News recommendation showcases extreme temporal sensitivity. Content relevance decays rapidly—a breaking news article from this morning is highly relevant, while the same article tomorrow is stale. Time-aware negative sampling using very short temporal windows (hours rather than days) helps models learn to prioritize recency appropriately. Hard negative mining within these windows trains models to distinguish between multiple recent articles competing for user attention.

Social media feeds implement time-aware sampling to balance trending content with personalized preferences. A post the user scrolled past five seconds ago represents a strong negative signal, while a post from last week that they never saw shouldn’t penalize similar content. Recency-weighted sampling captures this distinction, improving both engagement metrics and user satisfaction.

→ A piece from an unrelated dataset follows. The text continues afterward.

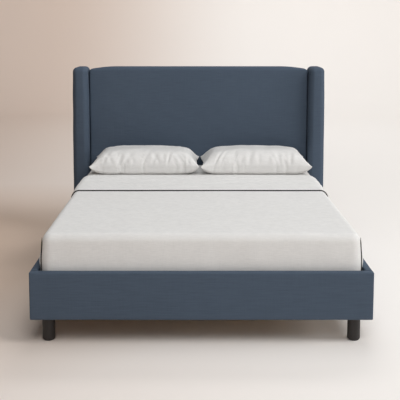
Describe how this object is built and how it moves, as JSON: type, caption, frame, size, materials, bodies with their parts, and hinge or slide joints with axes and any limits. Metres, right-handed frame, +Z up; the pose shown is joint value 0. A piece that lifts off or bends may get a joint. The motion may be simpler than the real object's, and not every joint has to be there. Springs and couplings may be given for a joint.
{
  "type": "wingback bed",
  "caption": "Upholstered bed with a tall flat headboard between two deep wings, low padded rails and black round legs, made up with a mattress, turned-down sheet and pillows.",
  "frame": {"origin": "on the floor, midway between the sides and midway between the footboard's front and the headboard's back", "axes": "+Z up, +Y from the foot to the head, +X across the bed, to the right seen from the foot"},
  "size_m": [1.8, 2.205, 1.23],
  "materials": {
    "slate_upholstery": "woven, matt",
    "upholstery_foam": "open-cell foam",
    "sawn_timber": "sawn pine",
    "plywood": "sanded plywood",
    "black_wood": "satin black paint",
    "dust_cloth": "matt non-woven",
    "webbing": "woven tape",
    "plated_steel": "zinc plate",
    "black_steel": "black powder coat",
    "glide_plastic": "moulded",
    "ticking": "quilted",
    "mattress_foam": "open-cell foam",
    "white_linen": "plain weave, matt",
    "dark_piping": "matt cord",
    "pillow_fill": "soft fibre"
  },
  "bodies": {
    "bed_frame": {"headboard_cover": "slate_upholstery", "headboard_foam": "upholstery_foam", "headboard_face_board": "plywood", "headboard_posts": "sawn_timber", "headboard_top_rail": "sawn_timber", "headboard_middle_rail": "sawn_timber", "headboard_bottom_rail": "sawn_timber", "headboard_studs": "sawn_timber", "headboard_dust_cloth": "dust_cloth", "headboard_cleat": "sawn_timber", "wing_left_cover": "slate_upholstery", "wing_left_foam": "upholstery_foam", "wing_left_frame": "plywood", "wing_right_cover": "slate_upholstery", "wing_right_foam": "upholstery_foam", "wing_right_frame": "plywood", "wing_bolts": "plated_steel", "side_rail_left_cover": "slate_upholstery", "side_rail_left_foam": "upholstery_foam", "side_rail_left_board": "sawn_timber", "side_rail_right_cover": "slate_upholstery", "side_rail_right_foam": "upholstery_foam", "side_rail_right_board": "sawn_timber", "side_ledger_left": "sawn_timber", "side_ledger_right": "sawn_timber", "footboard_cover": "slate_upholstery", "footboard_foam": "upholstery_foam", "footboard_board": "sawn_timber", "corner_blocks": "sawn_timber", "foot_angle_brackets": "black_steel", "head_joint_plates": "black_steel", "foot_corner_bolts": "plated_steel", "head_corner_bolts": "plated_steel", "tee_nuts": "plated_steel", "front_leg_left": "black_wood", "front_leg_right": "black_wood", "rear_leg_left": "black_wood", "rear_leg_right": "black_wood", "leg_glides": "glide_plastic", "leg_hanger_bolts": "plated_steel", "slats": "sawn_timber", "slat_webbing": "webbing", "centre_beam": "sawn_timber", "beam_hangers": "black_steel", "centre_leg_foot": "black_wood", "centre_leg_head": "black_wood", "leveller_nuts": "plated_steel"},
    "mattress": {"mattress_ticking": "ticking", "mattress_comfort_foam": "mattress_foam", "mattress_base_foam": "mattress_foam", "fitted_sheet": "white_linen", "flat_sheet": "white_linen", "turndown_piping": "dark_piping", "corner_piping": "dark_piping"},
    "pillow_left": {"pillow_left_case": "white_linen", "pillow_left_fill": "pillow_fill"},
    "pillow_right": {"pillow_right_case": "white_linen", "pillow_right_fill": "pillow_fill"},
    "leveller_foot": {"leveller_foot": "plated_steel"},
    "leveller_head": {"leveller_head": "plated_steel"}
  },
  "joints": [
    {"name": "mattress_lift", "type": "slide", "parent": "bed_frame", "child": "mattress", "axis": [0, 0, 1], "range_m": [0, 1]},
    {"name": "pillow_left_lift", "type": "slide", "parent": "mattress", "child": "pillow_left", "axis": [0, 0, 1], "range_m": [0, 0.75]},
    {"name": "pillow_right_lift", "type": "slide", "parent": "mattress", "child": "pillow_right", "axis": [0, 0, 1], "range_m": [0, 0.75]},
    {"name": "leveller_foot_screw", "type": "slide", "parent": "bed_frame", "child": "leveller_foot", "axis": [0, 0, 1], "range_m": [-0.02, 0.01]},
    {"name": "leveller_head_screw", "type": "slide", "parent": "bed_frame", "child": "leveller_head", "axis": [0, 0, 1], "range_m": [-0.02, 0.01]}
  ]
}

Hybrid Approaches and Advanced Techniques

The most sophisticated production systems combine multiple time-aware strategies into hybrid approaches. A typical implementation might use temporal windows to establish causality boundaries, popularity adjustment to handle exposure bias, recency weighting to emphasize recent signals, and periodic hard negative mining to refine decision boundaries.

These components can be weighted dynamically based on the prediction context. For next-item prediction in an active session, recency weighting receives maximum emphasis. For daily email digest recommendations, temporal windows and popularity adjustment dominate since the model looks ahead to the next day rather than the next minute. Adaptive weighting schemes use meta-learning or contextual bandits to optimize the mixing strategy.

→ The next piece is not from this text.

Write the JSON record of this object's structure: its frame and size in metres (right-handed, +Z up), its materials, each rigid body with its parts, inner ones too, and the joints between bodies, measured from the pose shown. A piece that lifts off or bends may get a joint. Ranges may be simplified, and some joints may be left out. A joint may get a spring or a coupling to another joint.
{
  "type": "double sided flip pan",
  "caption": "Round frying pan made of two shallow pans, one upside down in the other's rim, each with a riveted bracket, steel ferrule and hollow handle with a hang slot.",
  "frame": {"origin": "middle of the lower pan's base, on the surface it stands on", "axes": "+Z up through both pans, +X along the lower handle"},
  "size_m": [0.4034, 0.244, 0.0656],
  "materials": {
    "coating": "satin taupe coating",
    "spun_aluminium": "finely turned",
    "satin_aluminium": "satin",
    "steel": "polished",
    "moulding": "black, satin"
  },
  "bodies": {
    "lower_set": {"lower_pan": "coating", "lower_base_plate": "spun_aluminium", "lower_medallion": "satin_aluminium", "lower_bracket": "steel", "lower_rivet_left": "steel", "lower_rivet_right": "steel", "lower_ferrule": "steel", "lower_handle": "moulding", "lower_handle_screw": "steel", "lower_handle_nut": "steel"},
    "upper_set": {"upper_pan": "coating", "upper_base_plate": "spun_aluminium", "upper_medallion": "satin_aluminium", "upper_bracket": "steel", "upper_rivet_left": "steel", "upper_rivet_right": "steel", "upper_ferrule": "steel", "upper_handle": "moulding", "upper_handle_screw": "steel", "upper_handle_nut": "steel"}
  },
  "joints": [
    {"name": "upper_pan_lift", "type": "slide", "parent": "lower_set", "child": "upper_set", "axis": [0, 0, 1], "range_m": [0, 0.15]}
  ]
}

Adversarial negative sampling represents an emerging frontier that combines time-awareness with generative approaches. Rather than selecting negatives from actual non-interacted items, generative models create synthetic negative examples that respect temporal constraints while being specifically challenging for the recommendation model. This allows training with harder negatives than naturally occur in the data, potentially improving discrimination capability.

Multi-timescale negative sampling acknowledges that different components of user preference operate on different temporal scales. Core interests (genre preferences, category affinities) change slowly over months or years, while situational interests (trending topics, immediate needs) fluctuate daily or hourly. Sampling strategies can target different timescales simultaneously, using long windows for slow-changing preferences and short windows for dynamic interests, then combining signals appropriately.

Conclusion

Time-aware negative sampling strategies represent a fundamental advancement in recommendation system training that acknowledges the temporal nature of user behavior and item relevance. By moving beyond naive random sampling to incorporate temporal windows, recency weighting, popularity adjustment, and hard negative mining within temporal constraints, these approaches train models that better capture the dynamic reality of user preferences. The result is recommendation systems that feel more contextually aware, timely, and ultimately more useful to users navigating ever-expanding catalogs of content, products, and services.

While implementing time-aware strategies introduces additional complexity in data management, sampling algorithms, and evaluation protocols, the performance improvements justify the investment for any recommendation system where temporal dynamics significantly influence user behavior. As recommendation models continue to evolve toward more sophisticated architectures and larger-scale deployments, time-aware negative sampling will likely become a standard practice rather than an advanced optimization—a recognition that time is not just another feature, but a fundamental dimension of the recommendation problem itself.